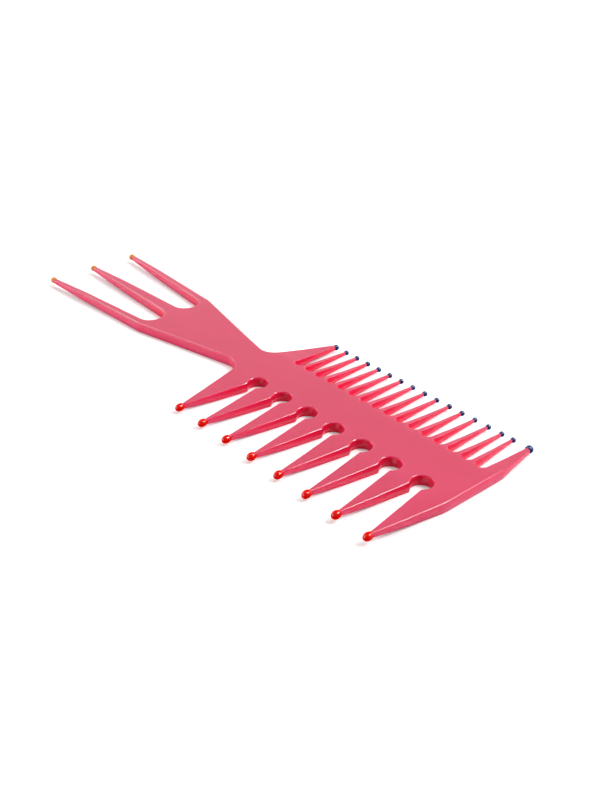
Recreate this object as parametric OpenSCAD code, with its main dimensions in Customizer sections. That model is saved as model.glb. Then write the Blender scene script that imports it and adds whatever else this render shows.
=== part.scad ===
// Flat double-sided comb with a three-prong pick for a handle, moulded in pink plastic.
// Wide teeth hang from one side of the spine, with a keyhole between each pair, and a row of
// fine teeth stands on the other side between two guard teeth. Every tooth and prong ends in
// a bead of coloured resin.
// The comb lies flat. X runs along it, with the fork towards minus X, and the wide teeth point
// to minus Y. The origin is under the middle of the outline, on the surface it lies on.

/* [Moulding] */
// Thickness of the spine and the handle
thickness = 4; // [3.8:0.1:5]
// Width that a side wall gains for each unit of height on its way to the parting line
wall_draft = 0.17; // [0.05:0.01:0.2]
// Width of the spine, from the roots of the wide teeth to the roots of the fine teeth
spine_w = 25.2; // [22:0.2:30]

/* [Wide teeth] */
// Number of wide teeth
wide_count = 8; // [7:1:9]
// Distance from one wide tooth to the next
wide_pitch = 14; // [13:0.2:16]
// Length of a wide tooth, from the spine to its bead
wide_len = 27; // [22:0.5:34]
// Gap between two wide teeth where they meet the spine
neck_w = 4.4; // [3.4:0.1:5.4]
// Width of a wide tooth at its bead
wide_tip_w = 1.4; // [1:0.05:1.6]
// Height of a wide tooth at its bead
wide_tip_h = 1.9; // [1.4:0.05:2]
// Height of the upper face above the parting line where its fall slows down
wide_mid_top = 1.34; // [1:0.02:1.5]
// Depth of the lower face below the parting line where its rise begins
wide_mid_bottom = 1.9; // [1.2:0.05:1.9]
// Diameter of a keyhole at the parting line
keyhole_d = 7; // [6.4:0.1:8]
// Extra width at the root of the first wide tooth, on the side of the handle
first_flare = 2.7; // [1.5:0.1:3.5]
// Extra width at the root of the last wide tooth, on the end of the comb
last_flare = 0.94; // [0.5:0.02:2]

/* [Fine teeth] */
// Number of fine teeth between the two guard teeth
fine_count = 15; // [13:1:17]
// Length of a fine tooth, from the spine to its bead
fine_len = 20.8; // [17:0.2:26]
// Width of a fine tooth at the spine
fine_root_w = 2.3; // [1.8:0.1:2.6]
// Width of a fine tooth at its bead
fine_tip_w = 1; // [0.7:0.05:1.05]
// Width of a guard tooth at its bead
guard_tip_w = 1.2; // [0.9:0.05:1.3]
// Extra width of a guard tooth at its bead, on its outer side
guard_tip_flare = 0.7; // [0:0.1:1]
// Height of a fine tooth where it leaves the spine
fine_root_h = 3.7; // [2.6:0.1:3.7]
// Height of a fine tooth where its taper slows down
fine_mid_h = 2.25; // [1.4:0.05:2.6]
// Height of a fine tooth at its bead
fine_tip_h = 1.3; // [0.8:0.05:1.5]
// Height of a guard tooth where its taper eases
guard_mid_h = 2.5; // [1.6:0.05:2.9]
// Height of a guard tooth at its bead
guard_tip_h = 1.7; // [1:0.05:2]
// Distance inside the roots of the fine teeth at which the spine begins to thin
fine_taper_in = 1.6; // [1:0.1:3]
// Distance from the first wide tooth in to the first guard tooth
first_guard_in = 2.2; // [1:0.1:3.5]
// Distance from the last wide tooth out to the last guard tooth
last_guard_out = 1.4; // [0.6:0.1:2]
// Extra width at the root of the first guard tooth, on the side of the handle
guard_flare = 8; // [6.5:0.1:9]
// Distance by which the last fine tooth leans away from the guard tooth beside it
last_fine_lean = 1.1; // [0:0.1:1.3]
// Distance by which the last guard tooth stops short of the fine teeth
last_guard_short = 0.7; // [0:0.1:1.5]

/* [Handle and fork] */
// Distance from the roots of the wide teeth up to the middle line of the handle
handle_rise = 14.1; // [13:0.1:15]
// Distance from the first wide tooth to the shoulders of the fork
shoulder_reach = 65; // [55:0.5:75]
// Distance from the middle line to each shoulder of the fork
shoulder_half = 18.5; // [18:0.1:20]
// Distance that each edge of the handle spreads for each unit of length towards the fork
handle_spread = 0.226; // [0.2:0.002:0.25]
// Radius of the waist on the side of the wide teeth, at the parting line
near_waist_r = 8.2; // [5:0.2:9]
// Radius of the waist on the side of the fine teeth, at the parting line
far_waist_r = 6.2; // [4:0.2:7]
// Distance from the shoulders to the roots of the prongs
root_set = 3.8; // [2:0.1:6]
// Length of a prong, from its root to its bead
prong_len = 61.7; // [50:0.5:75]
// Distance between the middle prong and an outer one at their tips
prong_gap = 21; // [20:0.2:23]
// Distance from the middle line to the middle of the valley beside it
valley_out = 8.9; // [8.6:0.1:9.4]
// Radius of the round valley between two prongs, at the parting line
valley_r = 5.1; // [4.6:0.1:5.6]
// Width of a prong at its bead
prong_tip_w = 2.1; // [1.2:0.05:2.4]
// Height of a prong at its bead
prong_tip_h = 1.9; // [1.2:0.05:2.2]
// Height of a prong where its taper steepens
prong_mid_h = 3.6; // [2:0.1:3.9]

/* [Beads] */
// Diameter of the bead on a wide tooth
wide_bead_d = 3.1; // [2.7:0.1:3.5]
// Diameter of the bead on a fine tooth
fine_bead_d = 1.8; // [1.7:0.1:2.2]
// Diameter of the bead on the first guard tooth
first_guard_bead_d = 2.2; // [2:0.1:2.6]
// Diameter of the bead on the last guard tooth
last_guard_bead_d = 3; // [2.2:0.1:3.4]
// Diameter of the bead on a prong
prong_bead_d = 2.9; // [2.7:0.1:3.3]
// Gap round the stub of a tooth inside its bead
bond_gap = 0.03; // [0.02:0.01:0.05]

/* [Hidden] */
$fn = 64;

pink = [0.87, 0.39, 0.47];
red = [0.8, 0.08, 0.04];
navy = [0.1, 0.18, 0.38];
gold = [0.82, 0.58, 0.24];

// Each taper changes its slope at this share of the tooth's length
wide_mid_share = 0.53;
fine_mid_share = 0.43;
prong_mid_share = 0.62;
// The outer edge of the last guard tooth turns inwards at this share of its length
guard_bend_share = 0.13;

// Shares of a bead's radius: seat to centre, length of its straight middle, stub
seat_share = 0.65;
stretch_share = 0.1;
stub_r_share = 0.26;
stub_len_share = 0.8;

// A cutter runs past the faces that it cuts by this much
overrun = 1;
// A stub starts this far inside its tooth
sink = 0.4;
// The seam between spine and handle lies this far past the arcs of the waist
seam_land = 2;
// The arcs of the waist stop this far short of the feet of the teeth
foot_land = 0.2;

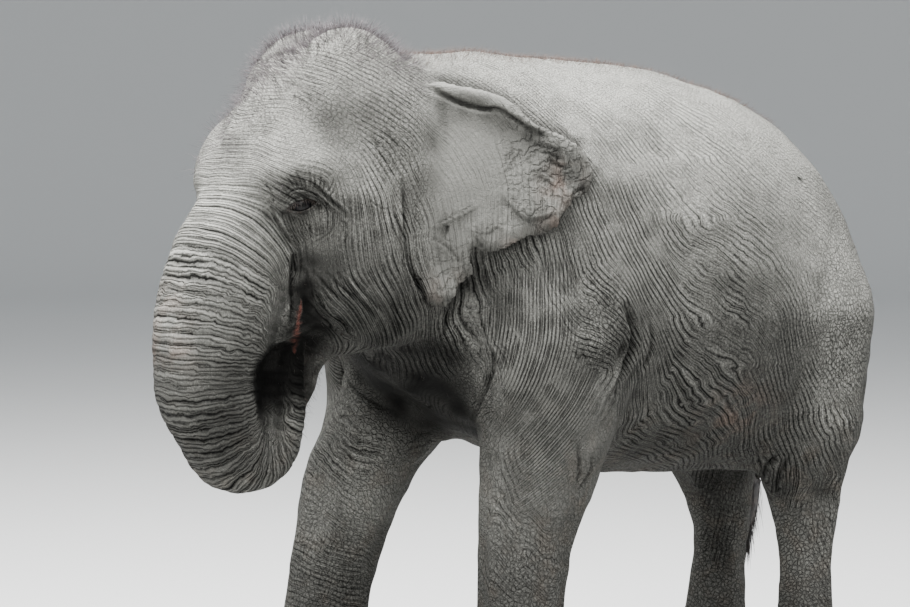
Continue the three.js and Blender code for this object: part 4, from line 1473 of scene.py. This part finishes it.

EXERCISE DESCRIPTION - Return all of the data word for word.

ANSWER TO THE TASK -
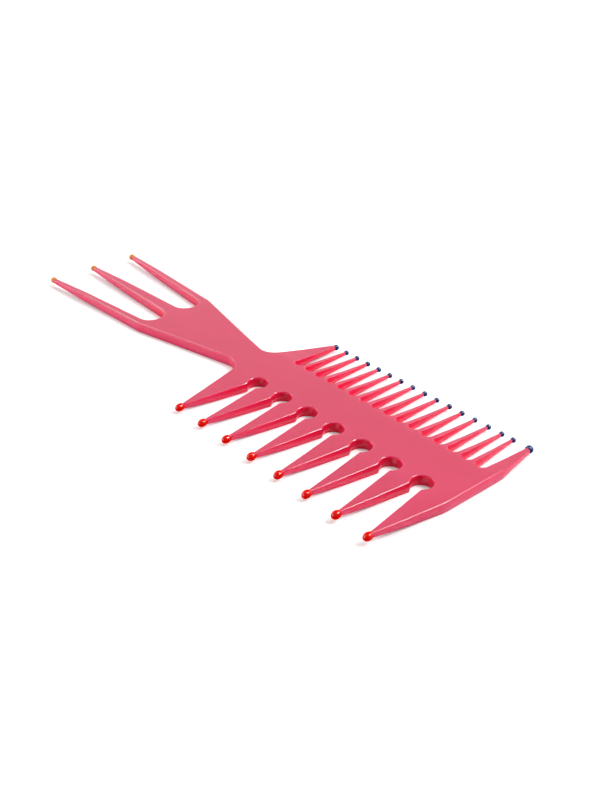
Recreate this object as parametric OpenSCAD code, with its main dimensions in Customizer sections. That model is saved as model.glb. Then write the Blender scene script that imports it and adds whatever else this render shows.
=== part.scad ===
// Flat double-sided comb with a three-prong pick for a handle, moulded in pink plastic.
// Wide teeth hang from one side of the spine, with a keyhole between each pair, and a row of
// fine teeth stands on the other side between two guard teeth. Every tooth and prong ends in
// a bead of coloured resin.
// The comb lies flat. X runs along it, with the fork towards minus X, and the wide teeth point
// to minus Y. The origin is under the middle of the outline, on the surface it lies on.

/* [Moulding] */
// Thickness of the spine and the handle
thickness = 4; // [3.8:0.1:5]
// Width that a side wall gains for each unit of height on its way to the parting line
wall_draft = 0.17; // [0.05:0.01:0.2]
// Width of the spine, from the roots of the wide teeth to the roots of the fine teeth
spine_w = 25.2; // [22:0.2:30]

/* [Wide teeth] */
// Number of wide teeth
wide_count = 8; // [7:1:9]
// Distance from one wide tooth to the next
wide_pitch = 14; // [13:0.2:16]
// Length of a wide tooth, from the spine to its bead
wide_len = 27; // [22:0.5:34]
// Gap between two wide teeth where they meet the spine
neck_w = 4.4; // [3.4:0.1:5.4]
// Width of a wide tooth at its bead
wide_tip_w = 1.4; // [1:0.05:1.6]
// Height of a wide tooth at its bead
wide_tip_h = 1.9; // [1.4:0.05:2]
// Height of the upper face above the parting line where its fall slows down
wide_mid_top = 1.34; // [1:0.02:1.5]
// Depth of the lower face below the parting line where its rise begins
wide_mid_bottom = 1.9; // [1.2:0.05:1.9]
// Diameter of a keyhole at the parting line
keyhole_d = 7; // [6.4:0.1:8]
// Extra width at the root of the first wide tooth, on the side of the handle
first_flare = 2.7; // [1.5:0.1:3.5]
// Extra width at the root of the last wide tooth, on the end of the comb
last_flare = 0.94; // [0.5:0.02:2]

/* [Fine teeth] */
// Number of fine teeth between the two guard teeth
fine_count = 15; // [13:1:17]
// Length of a fine tooth, from the spine to its bead
fine_len = 20.8; // [17:0.2:26]
// Width of a fine tooth at the spine
fine_root_w = 2.3; // [1.8:0.1:2.6]
// Width of a fine tooth at its bead
fine_tip_w = 1; // [0.7:0.05:1.05]
// Width of a guard tooth at its bead
guard_tip_w = 1.2; // [0.9:0.05:1.3]
// Extra width of a guard tooth at its bead, on its outer side
guard_tip_flare = 0.7; // [0:0.1:1]
// Height of a fine tooth where it leaves the spine
fine_root_h = 3.7; // [2.6:0.1:3.7]
// Height of a fine tooth where its taper slows down
fine_mid_h = 2.25; // [1.4:0.05:2.6]
// Height of a fine tooth at its bead
fine_tip_h = 1.3; // [0.8:0.05:1.5]
// Height of a guard tooth where its taper eases
guard_mid_h = 2.5; // [1.6:0.05:2.9]
// Height of a guard tooth at its bead
guard_tip_h = 1.7; // [1:0.05:2]
// Distance inside the roots of the fine teeth at which the spine begins to thin
fine_taper_in = 1.6; // [1:0.1:3]
// Distance from the first wide tooth in to the first guard tooth
first_guard_in = 2.2; // [1:0.1:3.5]
// Distance from the last wide tooth out to the last guard tooth
last_guard_out = 1.4; // [0.6:0.1:2]
// Extra width at the root of the first guard tooth, on the side of the handle
guard_flare = 8; // [6.5:0.1:9]
// Distance by which the last fine tooth leans away from the guard tooth beside it
last_fine_lean = 1.1; // [0:0.1:1.3]
// Distance by which the last guard tooth stops short of the fine teeth
last_guard_short = 0.7; // [0:0.1:1.5]

/* [Handle and fork] */
// Distance from the roots of the wide teeth up to the middle line of the handle
handle_rise = 14.1; // [13:0.1:15]
// Distance from the first wide tooth to the shoulders of the fork
shoulder_reach = 65; // [55:0.5:75]
// Distance from the middle line to each shoulder of the fork
shoulder_half = 18.5; // [18:0.1:20]
// Distance that each edge of the handle spreads for each unit of length towards the fork
handle_spread = 0.226; // [0.2:0.002:0.25]
// Radius of the waist on the side of the wide teeth, at the parting line
near_waist_r = 8.2; // [5:0.2:9]
// Radius of the waist on the side of the fine teeth, at the parting line
far_waist_r = 6.2; // [4:0.2:7]
// Distance from the shoulders to the roots of the prongs
root_set = 3.8; // [2:0.1:6]
// Length of a prong, from its root to its bead
prong_len = 61.7; // [50:0.5:75]
// Distance between the middle prong and an outer one at their tips
prong_gap = 21; // [20:0.2:23]
// Distance from the middle line to the middle of the valley beside it
valley_out = 8.9; // [8.6:0.1:9.4]
// Radius of the round valley between two prongs, at the parting line
valley_r = 5.1; // [4.6:0.1:5.6]
// Width of a prong at its bead
prong_tip_w = 2.1; // [1.2:0.05:2.4]
// Height of a prong at its bead
prong_tip_h = 1.9; // [1.2:0.05:2.2]
// Height of a prong where its taper steepens
prong_mid_h = 3.6; // [2:0.1:3.9]

/* [Beads] */
// Diameter of the bead on a wide tooth
wide_bead_d = 3.1; // [2.7:0.1:3.5]
// Diameter of the bead on a fine tooth
fine_bead_d = 1.8; // [1.7:0.1:2.2]
// Diameter of the bead on the first guard tooth
first_guard_bead_d = 2.2; // [2:0.1:2.6]
// Diameter of the bead on the last guard tooth
last_guard_bead_d = 3; // [2.2:0.1:3.4]
// Diameter of the bead on a prong
prong_bead_d = 2.9; // [2.7:0.1:3.3]
// Gap round the stub of a tooth inside its bead
bond_gap = 0.03; // [0.02:0.01:0.05]

/* [Hidden] */
$fn = 64;

pink = [0.87, 0.39, 0.47];
red = [0.8, 0.08, 0.04];
navy = [0.1, 0.18, 0.38];
gold = [0.82, 0.58, 0.24];

// Each taper changes its slope at this share of the tooth's length
wide_mid_share = 0.53;
fine_mid_share = 0.43;
prong_mid_share = 0.62;
// The outer edge of the last guard tooth turns inwards at this share of its length
guard_bend_share = 0.13;

// Shares of a bead's radius: seat to centre, length of its straight middle, stub
seat_share = 0.65;
stretch_share = 0.1;
stub_r_share = 0.26;
stub_len_share = 0.8;

// A cutter runs past the faces that it cuts by this much
overrun = 1;
// A stub starts this far inside its tooth
sink = 0.4;
// The seam between spine and handle lies this far past the arcs of the waist
seam_land = 2;
// The arcs of the waist stop this far short of the feet of the teeth
foot_land = 0.2;

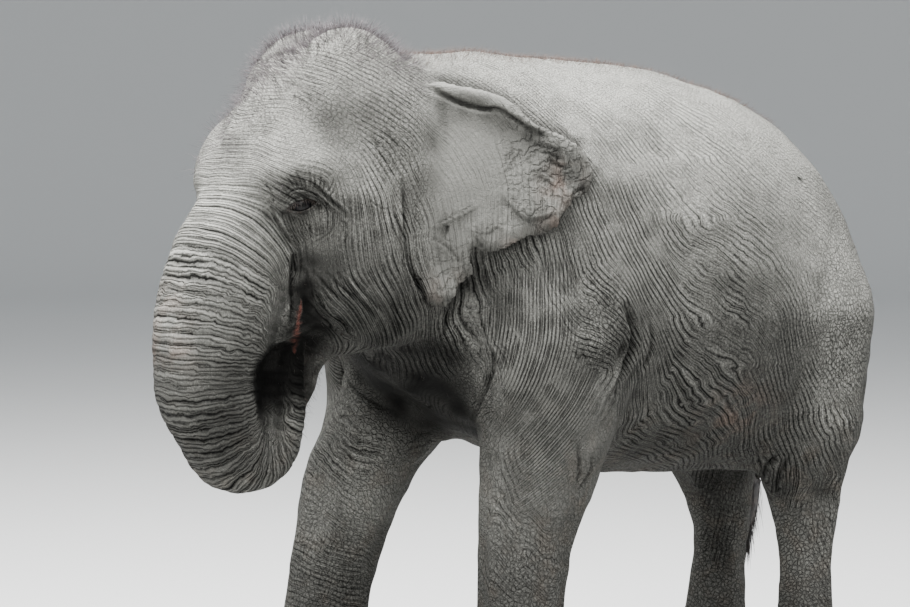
Continue the three.js and Blender code for this object: part 4, from line 1473 of scene.py. This part finishes it.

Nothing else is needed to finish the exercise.